Julia is a scientific programming language which was designed from the ground up with computational efficiency as one of its goals. As such, even ad hoc and "naive" functions written in Julia tend to be extremely efficient. Furthermore, any memoization implementation is liable to have some performance pain points: in general they contain type unstable code (even if they have type stable output) and they must include a value cache which is accessible from the same scope as the function itself so that global objects are potentially involved. Because of this, memoization comes with a significant overhead, even with Julia's highly efficient AbstractDict implementations.

I find that a good rule of thumb is that you should never memoize functions which take less than a few microseconds to evaluate. Typically I'd expect you to use memoization with functions which typicall take on the order of milliseconds or more to evaluate.

Long Term Plans

I started Anamnesis.jl as an experiment mainly with the goal in mind of doing inter-process memoization, e.g. so that you could exit a program completely and then retrieve memoized values from serialized data on disk.
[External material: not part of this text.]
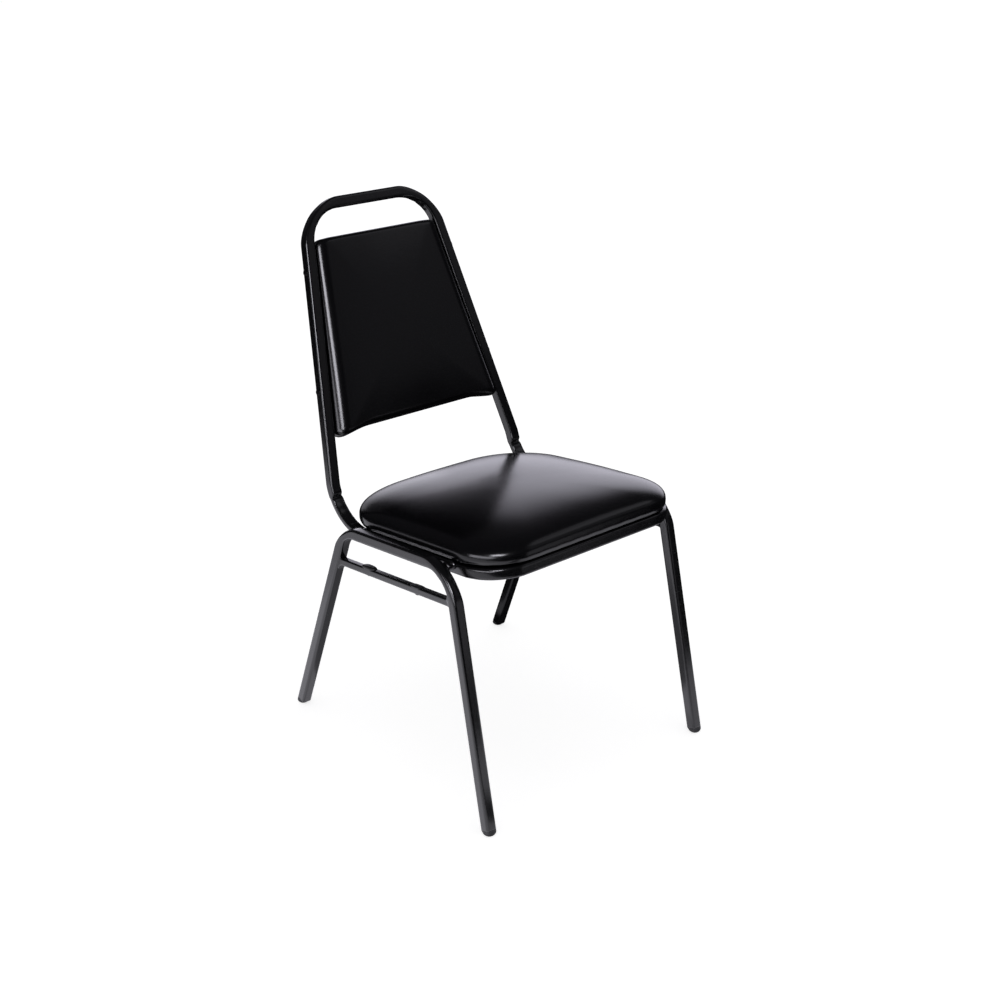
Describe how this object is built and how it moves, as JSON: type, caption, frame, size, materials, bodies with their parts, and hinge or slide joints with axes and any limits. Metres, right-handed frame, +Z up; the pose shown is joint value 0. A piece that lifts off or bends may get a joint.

I find that I very frequently have need for this sort of thing when doing experimentation in scientific programming and data science as often I have functions that take a very long time (on the order of seconds) to evaluate, and I don't want to have to do that every time I change some unrelated piece of code. I initially had some inellegant code which worked, but was not a good long term solution. I've now decided to make sure I have a really good implementation of basic memoization and build up from there.

Hopefully I'll have a chance to work on some of these more "exotic" features soon, and I already have concrete plans about how to achieve this.